The thing that keeps The Lost Symbol moving is Brown’s implicit promise that in the end, a tangible secret will be uncovered (like the one in The Da Vinci Code about Jesus having a kid). Langdon keeps asking, are you sure we’re not speaking in metaphors here? Are you sure we’re dealing with something tangible? And everybody (Peter, Mal’akh, the CIA) keeps assuring him, no metaphors here; we’re being literal.

Quasi-spoiler alert: Langdon’s suspicions were well founded.

On a similar note, for a couple hundred pages, Mal’akh and the CIA insist the stakes couldn’t be higher, so Langdon (along with the reader) is led to believe that if he doesn’t solve the Freemasons’ puzzles, the world as we know it will crumble to pieces for some reason or other. (Or is it that will the world crumble if he does solve them? One of the two.)

Turns out the potential danger in question is something that could be fixed by a focused PR campaign.
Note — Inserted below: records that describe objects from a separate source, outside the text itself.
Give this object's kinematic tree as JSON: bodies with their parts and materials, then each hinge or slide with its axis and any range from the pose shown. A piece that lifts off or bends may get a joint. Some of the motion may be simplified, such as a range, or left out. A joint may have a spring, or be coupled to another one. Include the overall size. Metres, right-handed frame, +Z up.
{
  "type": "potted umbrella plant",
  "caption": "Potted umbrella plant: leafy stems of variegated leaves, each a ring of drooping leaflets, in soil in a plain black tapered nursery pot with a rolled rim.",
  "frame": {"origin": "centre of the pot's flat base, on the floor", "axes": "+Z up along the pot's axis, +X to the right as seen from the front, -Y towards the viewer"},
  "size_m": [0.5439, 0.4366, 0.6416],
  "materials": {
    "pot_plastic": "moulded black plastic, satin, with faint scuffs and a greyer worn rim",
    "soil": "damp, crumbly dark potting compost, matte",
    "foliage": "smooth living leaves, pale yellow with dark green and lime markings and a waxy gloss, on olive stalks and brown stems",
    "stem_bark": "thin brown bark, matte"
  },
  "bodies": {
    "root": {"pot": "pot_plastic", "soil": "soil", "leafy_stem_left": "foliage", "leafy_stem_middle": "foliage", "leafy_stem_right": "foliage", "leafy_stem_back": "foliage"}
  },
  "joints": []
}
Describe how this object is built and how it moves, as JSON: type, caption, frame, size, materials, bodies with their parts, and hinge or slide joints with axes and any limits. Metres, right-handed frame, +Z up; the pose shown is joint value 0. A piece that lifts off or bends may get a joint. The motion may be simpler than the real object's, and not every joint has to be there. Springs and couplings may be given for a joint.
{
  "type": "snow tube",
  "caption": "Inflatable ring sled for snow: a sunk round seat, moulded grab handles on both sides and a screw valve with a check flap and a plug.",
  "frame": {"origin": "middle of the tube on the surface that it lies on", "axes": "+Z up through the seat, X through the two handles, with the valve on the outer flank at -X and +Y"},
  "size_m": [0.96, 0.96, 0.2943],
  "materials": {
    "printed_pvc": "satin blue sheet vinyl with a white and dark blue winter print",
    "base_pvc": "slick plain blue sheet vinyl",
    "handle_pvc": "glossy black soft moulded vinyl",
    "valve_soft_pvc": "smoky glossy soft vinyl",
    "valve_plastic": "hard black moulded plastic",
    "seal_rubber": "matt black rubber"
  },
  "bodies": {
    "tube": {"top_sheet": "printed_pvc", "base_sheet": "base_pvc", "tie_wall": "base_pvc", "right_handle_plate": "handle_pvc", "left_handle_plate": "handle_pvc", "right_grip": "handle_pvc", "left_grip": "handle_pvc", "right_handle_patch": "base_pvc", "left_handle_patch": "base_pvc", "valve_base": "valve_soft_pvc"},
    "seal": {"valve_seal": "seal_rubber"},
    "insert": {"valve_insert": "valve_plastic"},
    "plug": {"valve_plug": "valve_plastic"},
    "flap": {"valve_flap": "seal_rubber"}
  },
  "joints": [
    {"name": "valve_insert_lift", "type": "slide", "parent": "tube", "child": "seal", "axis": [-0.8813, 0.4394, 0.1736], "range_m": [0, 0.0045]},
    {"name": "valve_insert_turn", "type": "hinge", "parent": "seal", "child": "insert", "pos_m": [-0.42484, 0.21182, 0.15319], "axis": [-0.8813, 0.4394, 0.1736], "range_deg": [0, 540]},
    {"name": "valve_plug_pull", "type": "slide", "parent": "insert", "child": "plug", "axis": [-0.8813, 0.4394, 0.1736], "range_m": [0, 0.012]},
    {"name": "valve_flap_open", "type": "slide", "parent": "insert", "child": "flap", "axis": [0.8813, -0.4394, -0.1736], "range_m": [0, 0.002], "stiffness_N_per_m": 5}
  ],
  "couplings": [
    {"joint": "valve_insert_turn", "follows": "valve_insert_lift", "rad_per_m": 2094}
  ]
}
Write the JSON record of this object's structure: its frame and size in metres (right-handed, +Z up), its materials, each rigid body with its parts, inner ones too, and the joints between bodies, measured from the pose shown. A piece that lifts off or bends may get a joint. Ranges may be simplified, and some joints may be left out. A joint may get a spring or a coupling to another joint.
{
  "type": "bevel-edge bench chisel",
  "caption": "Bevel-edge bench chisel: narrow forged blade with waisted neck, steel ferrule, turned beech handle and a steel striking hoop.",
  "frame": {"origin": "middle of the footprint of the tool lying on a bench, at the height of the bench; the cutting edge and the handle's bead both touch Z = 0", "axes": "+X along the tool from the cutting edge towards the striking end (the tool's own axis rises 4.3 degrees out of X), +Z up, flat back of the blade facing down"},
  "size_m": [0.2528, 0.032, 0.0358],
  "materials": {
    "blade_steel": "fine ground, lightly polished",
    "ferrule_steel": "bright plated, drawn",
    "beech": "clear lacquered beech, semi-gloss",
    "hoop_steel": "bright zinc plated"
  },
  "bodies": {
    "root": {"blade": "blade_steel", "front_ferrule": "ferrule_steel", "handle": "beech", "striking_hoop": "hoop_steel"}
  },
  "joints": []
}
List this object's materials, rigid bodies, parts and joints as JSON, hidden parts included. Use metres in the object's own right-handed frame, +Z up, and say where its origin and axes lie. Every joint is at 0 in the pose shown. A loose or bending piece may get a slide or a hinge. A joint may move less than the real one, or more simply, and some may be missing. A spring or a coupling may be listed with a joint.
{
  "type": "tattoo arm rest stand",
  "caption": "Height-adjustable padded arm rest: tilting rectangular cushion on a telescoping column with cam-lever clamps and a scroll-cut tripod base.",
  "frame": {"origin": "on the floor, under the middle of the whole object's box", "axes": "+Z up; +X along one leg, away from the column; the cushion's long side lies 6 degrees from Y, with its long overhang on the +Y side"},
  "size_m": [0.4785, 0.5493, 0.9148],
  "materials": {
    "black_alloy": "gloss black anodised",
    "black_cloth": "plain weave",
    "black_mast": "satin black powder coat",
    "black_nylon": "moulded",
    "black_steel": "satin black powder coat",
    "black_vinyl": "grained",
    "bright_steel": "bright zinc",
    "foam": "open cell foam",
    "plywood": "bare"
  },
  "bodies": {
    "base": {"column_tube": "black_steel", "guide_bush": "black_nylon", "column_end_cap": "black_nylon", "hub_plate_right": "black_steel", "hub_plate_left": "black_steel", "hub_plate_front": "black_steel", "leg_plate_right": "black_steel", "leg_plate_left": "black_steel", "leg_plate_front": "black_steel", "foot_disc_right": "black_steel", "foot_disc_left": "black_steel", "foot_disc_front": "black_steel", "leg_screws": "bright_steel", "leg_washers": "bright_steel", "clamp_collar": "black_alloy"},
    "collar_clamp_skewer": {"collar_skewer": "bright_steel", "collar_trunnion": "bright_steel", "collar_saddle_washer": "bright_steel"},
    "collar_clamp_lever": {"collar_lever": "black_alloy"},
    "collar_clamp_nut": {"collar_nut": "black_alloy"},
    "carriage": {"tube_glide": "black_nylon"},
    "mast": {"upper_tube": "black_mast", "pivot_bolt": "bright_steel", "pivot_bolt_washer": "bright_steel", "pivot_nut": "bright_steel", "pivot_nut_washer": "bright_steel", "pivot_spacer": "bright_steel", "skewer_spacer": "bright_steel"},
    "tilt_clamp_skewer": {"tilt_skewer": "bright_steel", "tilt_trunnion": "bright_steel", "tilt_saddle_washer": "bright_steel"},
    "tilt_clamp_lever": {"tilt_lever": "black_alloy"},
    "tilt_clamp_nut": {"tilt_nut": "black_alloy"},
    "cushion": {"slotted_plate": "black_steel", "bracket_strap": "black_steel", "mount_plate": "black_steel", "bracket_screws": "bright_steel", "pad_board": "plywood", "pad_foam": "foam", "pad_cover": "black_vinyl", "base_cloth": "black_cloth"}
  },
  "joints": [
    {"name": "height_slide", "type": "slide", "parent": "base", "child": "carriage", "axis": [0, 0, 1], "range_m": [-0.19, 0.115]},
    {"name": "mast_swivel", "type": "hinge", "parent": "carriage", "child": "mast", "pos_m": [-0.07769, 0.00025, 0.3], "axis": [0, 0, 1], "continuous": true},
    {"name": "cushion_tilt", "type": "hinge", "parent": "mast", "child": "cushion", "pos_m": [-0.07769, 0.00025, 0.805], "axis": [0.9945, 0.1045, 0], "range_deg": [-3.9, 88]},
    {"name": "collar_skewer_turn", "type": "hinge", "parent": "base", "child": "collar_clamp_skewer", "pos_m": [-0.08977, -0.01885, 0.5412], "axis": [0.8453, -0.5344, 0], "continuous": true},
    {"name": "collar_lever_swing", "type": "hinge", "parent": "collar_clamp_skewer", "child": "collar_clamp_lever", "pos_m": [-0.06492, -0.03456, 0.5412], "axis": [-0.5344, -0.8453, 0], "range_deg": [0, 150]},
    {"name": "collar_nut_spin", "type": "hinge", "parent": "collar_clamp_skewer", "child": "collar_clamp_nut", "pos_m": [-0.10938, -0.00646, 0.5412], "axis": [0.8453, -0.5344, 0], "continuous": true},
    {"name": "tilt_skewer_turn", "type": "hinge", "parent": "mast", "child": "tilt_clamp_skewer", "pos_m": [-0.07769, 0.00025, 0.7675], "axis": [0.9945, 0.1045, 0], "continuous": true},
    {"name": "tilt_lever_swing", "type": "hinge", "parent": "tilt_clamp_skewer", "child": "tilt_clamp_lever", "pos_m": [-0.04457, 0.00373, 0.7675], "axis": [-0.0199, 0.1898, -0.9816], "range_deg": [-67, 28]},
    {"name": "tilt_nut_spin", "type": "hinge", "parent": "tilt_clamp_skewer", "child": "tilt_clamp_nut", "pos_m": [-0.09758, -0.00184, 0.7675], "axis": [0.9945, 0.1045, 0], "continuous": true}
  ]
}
When Brown got to the end of the story, I suspect he thought to himself, Oops! I haven’t made the stakes high enough, and I haven’t revealed a tangible secret. I’ve got to throw in something that will rival The Da Vinci Code in scope. And then, in an attempt to artificially raise the stakes, Brown throws a Hail Mary pass in the form of a Platonic dialogue about the nature of God. It comes off as ham-fisted and borderline preachy.

I said that I enjoyed the book’s first 450 pages, and I did. At the time. But the book left a bitter taste in my mouth that grows bitterer as time goes by. So here’s what I recommend: Buy a copy of The Lost Symbol, read the first 450 pages, and then throw the book away. Yes, you could try to think up your own satisfying ending, but if Brown couldn’t think of one—and believe me, he couldn’t—the odds are against you. No offense.